Within the material below, transcribe exactly the lines from the one holding "front_cover()" through the one holding "before = set(bpy.data.objects)", keeping both ends and skipping the rest.

▶ [Records provided]:
• • • • • • •

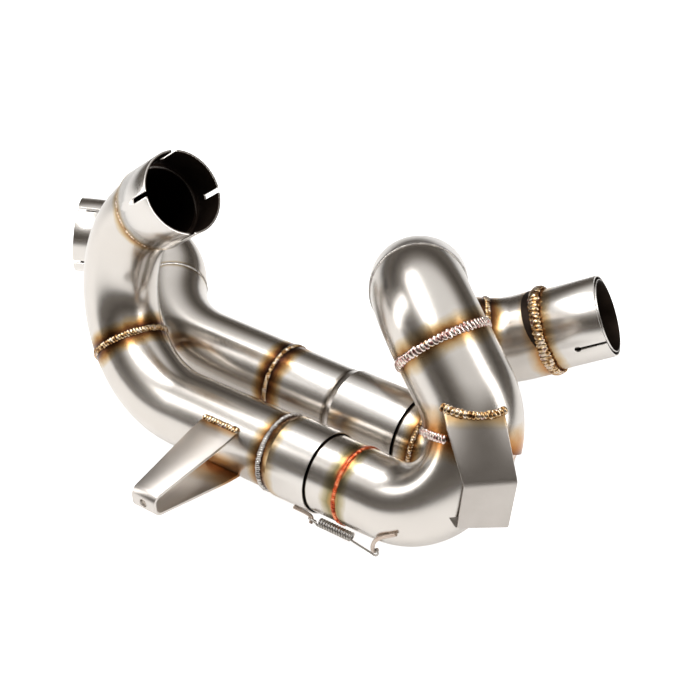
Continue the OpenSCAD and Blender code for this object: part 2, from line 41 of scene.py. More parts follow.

• • • • • • •

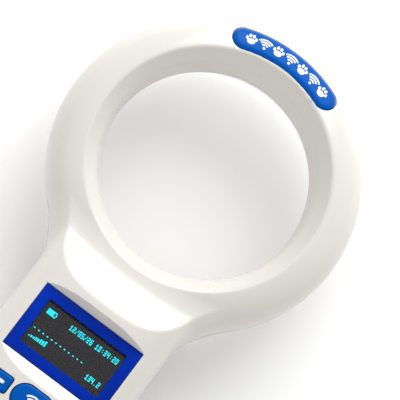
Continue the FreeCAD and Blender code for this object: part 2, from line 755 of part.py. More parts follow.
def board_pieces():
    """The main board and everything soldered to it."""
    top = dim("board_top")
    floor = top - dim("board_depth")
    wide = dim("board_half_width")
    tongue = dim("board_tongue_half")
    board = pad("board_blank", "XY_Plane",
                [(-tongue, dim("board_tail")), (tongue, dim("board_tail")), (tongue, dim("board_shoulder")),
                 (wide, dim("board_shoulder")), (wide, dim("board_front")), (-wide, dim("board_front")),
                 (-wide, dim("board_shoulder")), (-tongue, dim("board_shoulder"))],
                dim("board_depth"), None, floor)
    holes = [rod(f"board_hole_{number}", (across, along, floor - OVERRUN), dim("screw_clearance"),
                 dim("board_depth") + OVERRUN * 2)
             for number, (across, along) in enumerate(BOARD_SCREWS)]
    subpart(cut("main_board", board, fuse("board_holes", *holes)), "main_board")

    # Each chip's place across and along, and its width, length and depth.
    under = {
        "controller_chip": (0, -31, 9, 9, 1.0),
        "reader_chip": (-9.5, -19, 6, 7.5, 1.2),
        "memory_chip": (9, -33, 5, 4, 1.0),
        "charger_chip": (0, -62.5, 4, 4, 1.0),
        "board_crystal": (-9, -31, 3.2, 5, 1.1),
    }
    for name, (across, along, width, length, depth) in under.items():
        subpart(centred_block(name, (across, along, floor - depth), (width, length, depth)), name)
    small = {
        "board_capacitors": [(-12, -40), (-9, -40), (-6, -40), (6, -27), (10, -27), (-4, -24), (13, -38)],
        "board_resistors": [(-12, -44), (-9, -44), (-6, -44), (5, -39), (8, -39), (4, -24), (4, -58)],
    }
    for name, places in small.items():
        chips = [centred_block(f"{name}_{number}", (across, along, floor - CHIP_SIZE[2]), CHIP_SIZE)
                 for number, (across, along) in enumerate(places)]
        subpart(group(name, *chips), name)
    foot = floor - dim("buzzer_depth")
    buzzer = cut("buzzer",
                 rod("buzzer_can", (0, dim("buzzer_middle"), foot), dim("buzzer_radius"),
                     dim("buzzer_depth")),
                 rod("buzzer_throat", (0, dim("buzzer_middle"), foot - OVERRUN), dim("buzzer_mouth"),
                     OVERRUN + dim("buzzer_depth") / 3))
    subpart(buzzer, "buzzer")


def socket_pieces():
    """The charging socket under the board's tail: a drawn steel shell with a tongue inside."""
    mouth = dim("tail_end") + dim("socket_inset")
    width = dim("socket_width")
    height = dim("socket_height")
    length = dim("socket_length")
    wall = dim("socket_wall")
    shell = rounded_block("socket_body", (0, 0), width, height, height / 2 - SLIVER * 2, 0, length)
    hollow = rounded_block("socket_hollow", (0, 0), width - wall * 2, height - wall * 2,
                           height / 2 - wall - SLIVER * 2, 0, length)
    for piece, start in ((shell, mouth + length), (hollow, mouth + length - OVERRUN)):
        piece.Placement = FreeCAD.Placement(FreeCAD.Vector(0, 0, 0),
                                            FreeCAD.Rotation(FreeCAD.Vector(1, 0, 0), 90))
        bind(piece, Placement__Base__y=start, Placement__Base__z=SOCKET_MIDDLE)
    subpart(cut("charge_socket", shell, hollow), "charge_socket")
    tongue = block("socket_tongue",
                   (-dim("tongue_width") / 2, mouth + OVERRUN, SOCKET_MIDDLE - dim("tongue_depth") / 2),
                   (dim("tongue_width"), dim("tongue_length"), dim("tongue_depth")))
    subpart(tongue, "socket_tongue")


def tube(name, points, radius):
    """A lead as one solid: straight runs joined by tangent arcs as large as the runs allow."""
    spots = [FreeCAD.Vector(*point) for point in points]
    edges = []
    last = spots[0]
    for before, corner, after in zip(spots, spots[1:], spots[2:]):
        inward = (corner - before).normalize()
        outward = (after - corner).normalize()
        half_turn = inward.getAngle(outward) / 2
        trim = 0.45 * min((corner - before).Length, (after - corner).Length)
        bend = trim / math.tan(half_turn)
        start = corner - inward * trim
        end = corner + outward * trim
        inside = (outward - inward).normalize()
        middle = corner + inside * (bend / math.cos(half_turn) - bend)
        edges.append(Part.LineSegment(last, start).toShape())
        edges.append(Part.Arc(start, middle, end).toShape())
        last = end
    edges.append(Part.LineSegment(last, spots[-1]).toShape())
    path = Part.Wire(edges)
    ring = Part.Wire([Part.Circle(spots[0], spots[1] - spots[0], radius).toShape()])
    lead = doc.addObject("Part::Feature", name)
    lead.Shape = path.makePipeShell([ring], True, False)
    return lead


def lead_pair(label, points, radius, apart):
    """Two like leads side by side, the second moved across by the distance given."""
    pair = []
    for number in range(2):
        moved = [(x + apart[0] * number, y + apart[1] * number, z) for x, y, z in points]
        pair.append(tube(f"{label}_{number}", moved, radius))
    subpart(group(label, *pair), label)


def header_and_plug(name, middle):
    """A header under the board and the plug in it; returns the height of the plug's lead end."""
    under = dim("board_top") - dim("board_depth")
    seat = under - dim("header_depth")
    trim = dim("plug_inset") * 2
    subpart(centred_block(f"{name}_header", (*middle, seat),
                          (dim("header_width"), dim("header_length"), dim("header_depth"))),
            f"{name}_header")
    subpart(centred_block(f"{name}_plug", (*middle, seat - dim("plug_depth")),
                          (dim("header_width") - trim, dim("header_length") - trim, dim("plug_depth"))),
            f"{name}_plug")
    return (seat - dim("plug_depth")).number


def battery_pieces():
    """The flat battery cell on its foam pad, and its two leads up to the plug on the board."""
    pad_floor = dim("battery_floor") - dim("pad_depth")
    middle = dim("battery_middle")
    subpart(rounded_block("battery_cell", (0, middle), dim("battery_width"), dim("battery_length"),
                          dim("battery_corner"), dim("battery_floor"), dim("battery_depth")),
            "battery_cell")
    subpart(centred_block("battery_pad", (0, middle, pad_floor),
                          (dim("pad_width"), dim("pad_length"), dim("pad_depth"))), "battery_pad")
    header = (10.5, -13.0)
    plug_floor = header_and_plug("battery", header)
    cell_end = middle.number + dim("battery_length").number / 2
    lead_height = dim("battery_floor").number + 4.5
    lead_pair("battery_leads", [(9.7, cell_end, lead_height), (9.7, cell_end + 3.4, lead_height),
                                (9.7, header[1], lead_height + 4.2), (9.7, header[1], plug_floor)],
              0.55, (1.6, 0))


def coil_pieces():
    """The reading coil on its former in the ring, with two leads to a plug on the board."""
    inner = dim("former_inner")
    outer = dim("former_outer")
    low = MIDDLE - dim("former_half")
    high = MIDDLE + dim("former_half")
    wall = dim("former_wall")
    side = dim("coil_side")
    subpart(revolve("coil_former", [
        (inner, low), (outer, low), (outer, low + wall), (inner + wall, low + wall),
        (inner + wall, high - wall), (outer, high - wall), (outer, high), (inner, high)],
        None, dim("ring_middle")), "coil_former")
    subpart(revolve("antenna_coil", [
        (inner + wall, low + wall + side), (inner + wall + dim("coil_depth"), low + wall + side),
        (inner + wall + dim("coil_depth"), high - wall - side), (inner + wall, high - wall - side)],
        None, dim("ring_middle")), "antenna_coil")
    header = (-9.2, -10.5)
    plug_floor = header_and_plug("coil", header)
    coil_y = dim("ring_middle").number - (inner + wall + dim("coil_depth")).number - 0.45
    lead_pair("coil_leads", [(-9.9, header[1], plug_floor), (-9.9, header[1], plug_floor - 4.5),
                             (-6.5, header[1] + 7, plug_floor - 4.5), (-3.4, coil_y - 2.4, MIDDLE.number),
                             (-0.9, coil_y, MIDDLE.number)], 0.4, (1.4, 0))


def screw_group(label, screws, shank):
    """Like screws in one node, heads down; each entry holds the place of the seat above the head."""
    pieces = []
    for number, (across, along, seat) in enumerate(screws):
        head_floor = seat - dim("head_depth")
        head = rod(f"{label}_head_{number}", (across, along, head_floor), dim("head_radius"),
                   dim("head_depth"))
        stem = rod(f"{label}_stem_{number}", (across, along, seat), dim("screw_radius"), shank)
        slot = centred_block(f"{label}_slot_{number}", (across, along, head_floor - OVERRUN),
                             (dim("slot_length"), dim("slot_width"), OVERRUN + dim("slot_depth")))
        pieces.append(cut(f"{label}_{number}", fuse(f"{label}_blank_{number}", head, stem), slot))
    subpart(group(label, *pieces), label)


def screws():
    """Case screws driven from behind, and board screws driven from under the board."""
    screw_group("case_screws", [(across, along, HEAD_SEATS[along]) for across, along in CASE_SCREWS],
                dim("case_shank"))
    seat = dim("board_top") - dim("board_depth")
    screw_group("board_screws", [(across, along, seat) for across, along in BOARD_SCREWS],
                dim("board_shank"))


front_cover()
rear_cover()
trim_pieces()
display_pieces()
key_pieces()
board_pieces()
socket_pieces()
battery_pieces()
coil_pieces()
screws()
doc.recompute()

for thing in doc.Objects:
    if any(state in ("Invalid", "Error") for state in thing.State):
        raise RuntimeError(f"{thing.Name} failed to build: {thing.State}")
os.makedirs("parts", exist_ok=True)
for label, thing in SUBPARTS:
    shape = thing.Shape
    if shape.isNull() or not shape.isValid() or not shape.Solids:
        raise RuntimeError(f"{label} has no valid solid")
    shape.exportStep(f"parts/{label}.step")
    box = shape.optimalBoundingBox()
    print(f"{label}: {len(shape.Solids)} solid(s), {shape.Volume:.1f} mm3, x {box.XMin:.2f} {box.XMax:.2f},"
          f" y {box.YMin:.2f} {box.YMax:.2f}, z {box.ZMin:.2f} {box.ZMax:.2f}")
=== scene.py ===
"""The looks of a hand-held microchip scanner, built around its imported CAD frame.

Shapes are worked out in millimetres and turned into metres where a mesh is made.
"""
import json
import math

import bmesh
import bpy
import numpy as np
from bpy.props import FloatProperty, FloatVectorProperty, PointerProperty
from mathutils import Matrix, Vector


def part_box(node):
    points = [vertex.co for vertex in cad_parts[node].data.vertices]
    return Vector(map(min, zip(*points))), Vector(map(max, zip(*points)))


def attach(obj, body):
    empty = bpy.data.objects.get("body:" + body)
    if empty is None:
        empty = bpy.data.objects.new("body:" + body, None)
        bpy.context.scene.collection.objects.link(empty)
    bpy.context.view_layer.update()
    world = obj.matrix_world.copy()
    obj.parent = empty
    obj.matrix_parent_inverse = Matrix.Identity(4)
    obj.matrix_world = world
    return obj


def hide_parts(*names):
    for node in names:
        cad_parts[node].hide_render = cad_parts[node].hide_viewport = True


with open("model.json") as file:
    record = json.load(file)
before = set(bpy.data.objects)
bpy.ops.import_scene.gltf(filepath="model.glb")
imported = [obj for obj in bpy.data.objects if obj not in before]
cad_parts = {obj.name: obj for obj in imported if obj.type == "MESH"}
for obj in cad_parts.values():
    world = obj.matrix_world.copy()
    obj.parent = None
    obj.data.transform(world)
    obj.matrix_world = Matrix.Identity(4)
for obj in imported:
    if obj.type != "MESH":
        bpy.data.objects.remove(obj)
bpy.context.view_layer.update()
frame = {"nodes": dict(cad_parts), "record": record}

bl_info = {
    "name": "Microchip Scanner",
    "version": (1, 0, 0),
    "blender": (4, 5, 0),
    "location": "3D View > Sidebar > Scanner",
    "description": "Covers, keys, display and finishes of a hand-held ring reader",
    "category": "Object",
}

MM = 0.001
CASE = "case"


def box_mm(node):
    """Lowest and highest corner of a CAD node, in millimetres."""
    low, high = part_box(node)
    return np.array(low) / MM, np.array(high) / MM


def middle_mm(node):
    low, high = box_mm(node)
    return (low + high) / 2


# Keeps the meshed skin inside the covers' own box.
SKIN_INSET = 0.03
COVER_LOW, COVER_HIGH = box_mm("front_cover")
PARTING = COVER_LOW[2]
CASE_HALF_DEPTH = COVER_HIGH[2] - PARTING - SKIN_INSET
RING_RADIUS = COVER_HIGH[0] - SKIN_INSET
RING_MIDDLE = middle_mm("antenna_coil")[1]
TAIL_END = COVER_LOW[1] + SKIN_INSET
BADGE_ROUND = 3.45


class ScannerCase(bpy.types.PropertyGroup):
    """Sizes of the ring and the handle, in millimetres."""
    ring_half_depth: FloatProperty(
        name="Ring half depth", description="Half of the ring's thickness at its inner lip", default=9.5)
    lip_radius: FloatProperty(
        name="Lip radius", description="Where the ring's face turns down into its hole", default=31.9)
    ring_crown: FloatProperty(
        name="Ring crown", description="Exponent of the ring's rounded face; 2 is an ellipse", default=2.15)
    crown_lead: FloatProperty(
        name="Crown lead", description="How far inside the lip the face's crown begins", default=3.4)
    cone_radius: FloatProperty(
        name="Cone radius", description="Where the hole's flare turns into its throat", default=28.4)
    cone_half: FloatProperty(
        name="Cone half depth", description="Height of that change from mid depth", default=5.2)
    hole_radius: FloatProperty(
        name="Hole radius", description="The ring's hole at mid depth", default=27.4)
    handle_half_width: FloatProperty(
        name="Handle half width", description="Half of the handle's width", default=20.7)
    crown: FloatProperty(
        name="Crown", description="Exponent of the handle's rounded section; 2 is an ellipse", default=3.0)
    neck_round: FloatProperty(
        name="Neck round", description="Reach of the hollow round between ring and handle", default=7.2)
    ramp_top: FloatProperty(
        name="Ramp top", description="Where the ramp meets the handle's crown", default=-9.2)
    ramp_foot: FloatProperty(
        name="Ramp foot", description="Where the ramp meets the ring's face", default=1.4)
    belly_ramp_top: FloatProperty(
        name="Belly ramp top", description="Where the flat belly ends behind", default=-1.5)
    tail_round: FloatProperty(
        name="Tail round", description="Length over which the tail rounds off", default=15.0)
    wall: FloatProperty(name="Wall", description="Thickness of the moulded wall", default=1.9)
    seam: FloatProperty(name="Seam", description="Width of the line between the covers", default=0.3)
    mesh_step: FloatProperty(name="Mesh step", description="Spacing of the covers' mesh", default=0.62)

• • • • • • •

▶ [Correct answer]:
front_cover()
rear_cover()
trim_pieces()
display_pieces()
key_pieces()
board_pieces()
socket_pieces()
battery_pieces()
coil_pieces()
screws()
doc.recompute()

for thing in doc.Objects:
    if any(state in ("Invalid", "Error") for state in thing.State):
        raise RuntimeError(f"{thing.Name} failed to build: {thing.State}")
os.makedirs("parts", exist_ok=True)
for label, thing in SUBPARTS:
    shape = thing.Shape
    if shape.isNull() or not shape.isValid() or not shape.Solids:
        raise RuntimeError(f"{label} has no valid solid")
    shape.exportStep(f"parts/{label}.step")
    box = shape.optimalBoundingBox()
    print(f"{label}: {len(shape.Solids)} solid(s), {shape.Volume:.1f} mm3, x {box.XMin:.2f} {box.XMax:.2f},"
          f" y {box.YMin:.2f} {box.YMax:.2f}, z {box.ZMin:.2f} {box.ZMax:.2f}")
=== scene.py ===
"""The looks of a hand-held microchip scanner, built around its imported CAD frame.

Shapes are worked out in millimetres and turned into metres where a mesh is made.
"""
import json
import math

import bmesh
import bpy
import numpy as np
from bpy.props import FloatProperty, FloatVectorProperty, PointerProperty
from mathutils import Matrix, Vector


def part_box(node):
    points = [vertex.co for vertex in cad_parts[node].data.vertices]
    return Vector(map(min, zip(*points))), Vector(map(max, zip(*points)))


def attach(obj, body):
    empty = bpy.data.objects.get("body:" + body)
    if empty is None:
        empty = bpy.data.objects.new("body:" + body, None)
        bpy.context.scene.collection.objects.link(empty)
    bpy.context.view_layer.update()
    world = obj.matrix_world.copy()
    obj.parent = empty
    obj.matrix_parent_inverse = Matrix.Identity(4)
    obj.matrix_world = world
    return obj


def hide_parts(*names):
    for node in names:
        cad_parts[node].hide_render = cad_parts[node].hide_viewport = True


with open("model.json") as file:
    record = json.load(file)
before = set(bpy.data.objects)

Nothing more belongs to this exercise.